Cavity-mediated electron-photon superconductivity

TL;DR

This paper explores how vacuum fluctuations inside a nanoplasmonic terahertz cavity can induce electron pairing in two-dimensional materials, leading to a novel pair density wave superconductor with tunable properties.

Contribution

It demonstrates that structured cavity vacuum can mediate long-range attractive interactions causing superconductivity in 2D systems, a new approach to engineering electron interactions.

Findings

Induced superconductivity with critical temperatures in the low-Kelvin range.

Formation of a pair density wave superconductor with a transition from fully gapped to pseudogap phase.
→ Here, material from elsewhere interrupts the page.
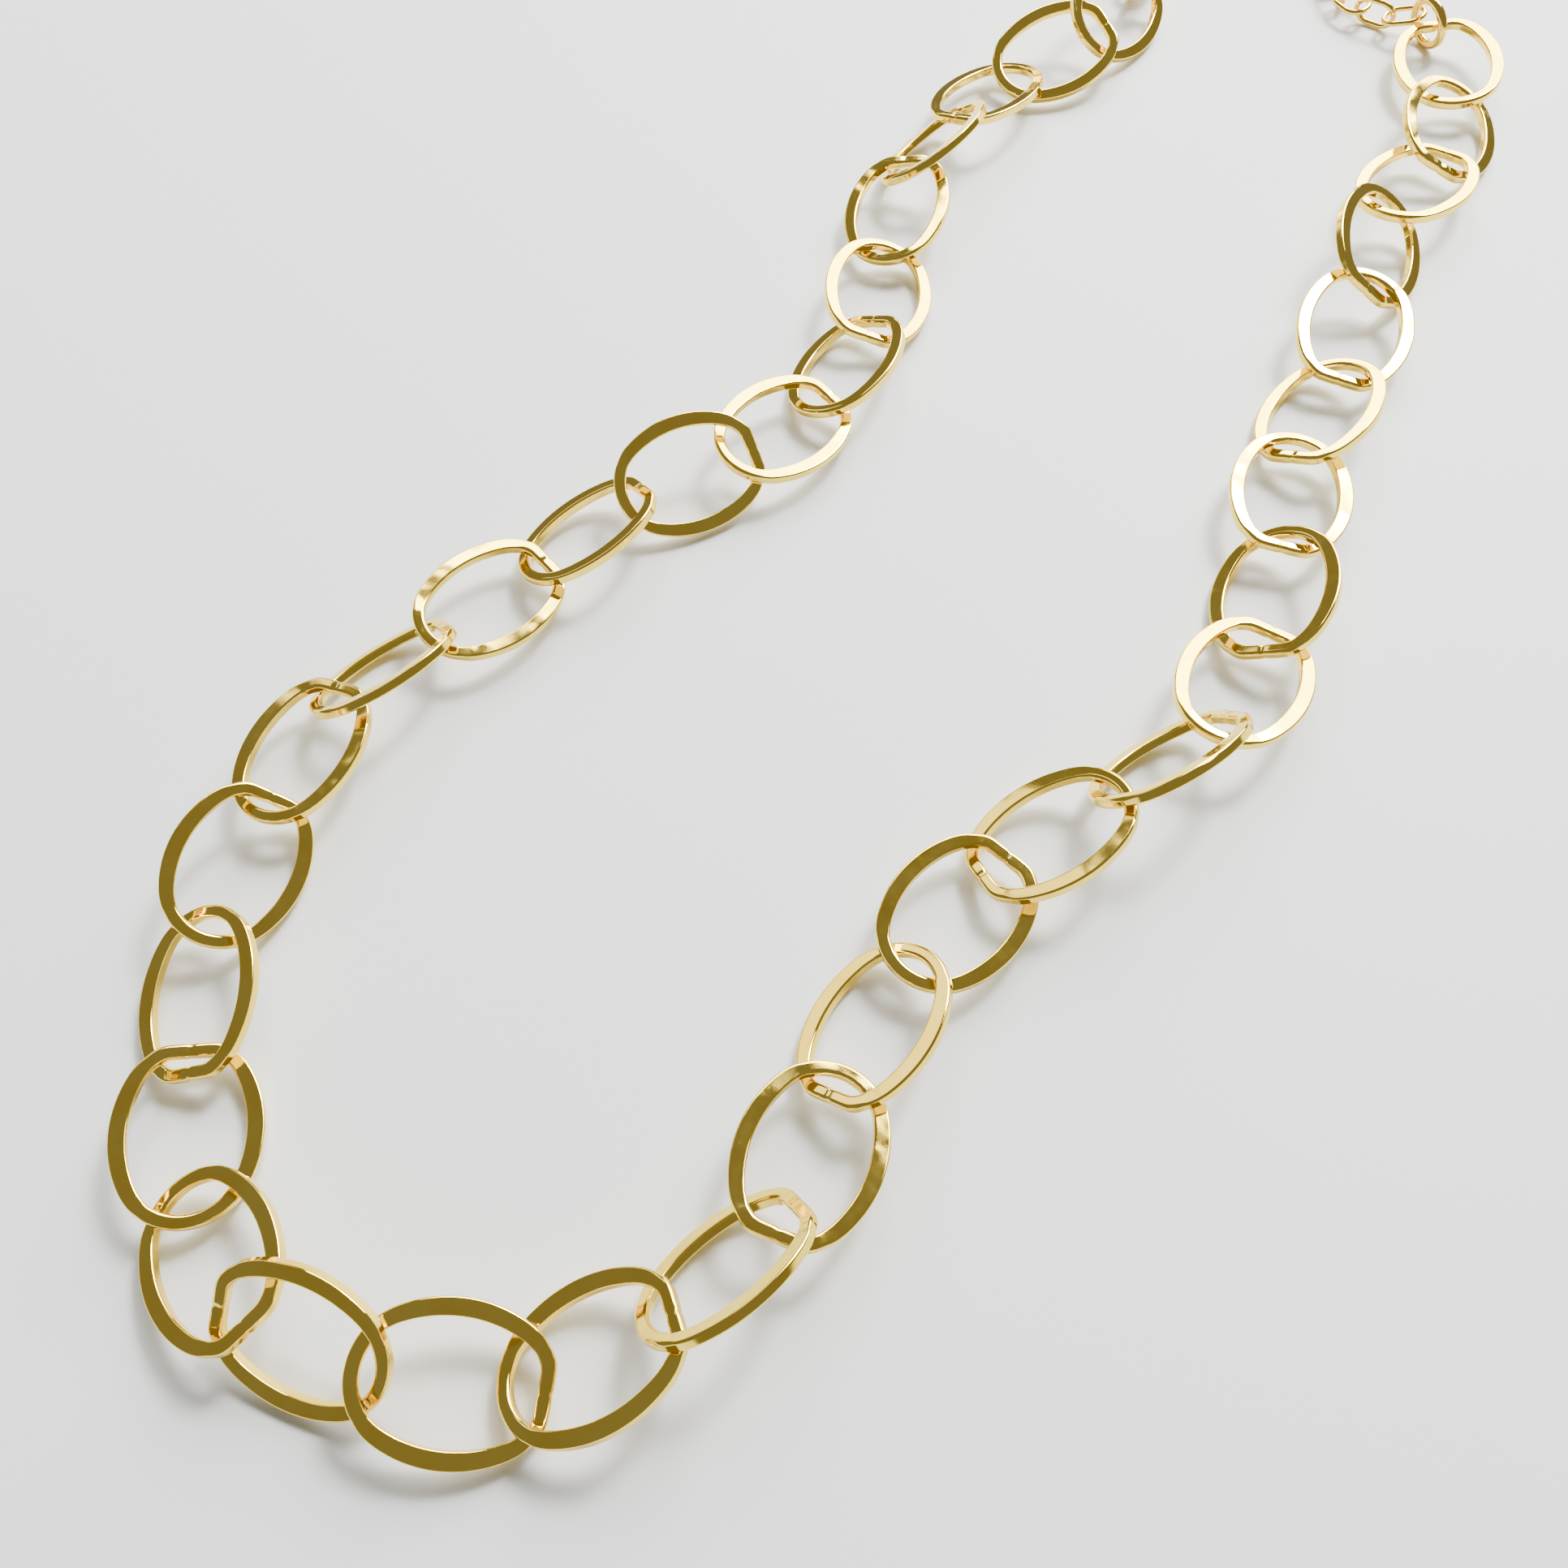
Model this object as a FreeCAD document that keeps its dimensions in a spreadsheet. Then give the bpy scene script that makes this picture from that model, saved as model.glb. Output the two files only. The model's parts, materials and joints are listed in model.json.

Potential for engineering intrinsic electron interactions in 2D materials using cavity vacuum.

Abstract

We investigate electron paring in a two-dimensional electron system mediated by vacuum fluctuations inside a nanoplasmonic terahertz cavity. We show that the structured cavity vacuum can induce long-range attractive interactions between current fluctuations which lead to pairing in generic materials with critical temperatures in the low-Kelvin regime for realistic parameters. The induced state is a pair density wave superconductor which can show a transition from a fully gapped to a partially gapped phase - akin to the pseudogap phase in high-$T_c$ superconductors. Our findings provide a promising tool for engineering intrinsic electron interactions in two-dimensional materials.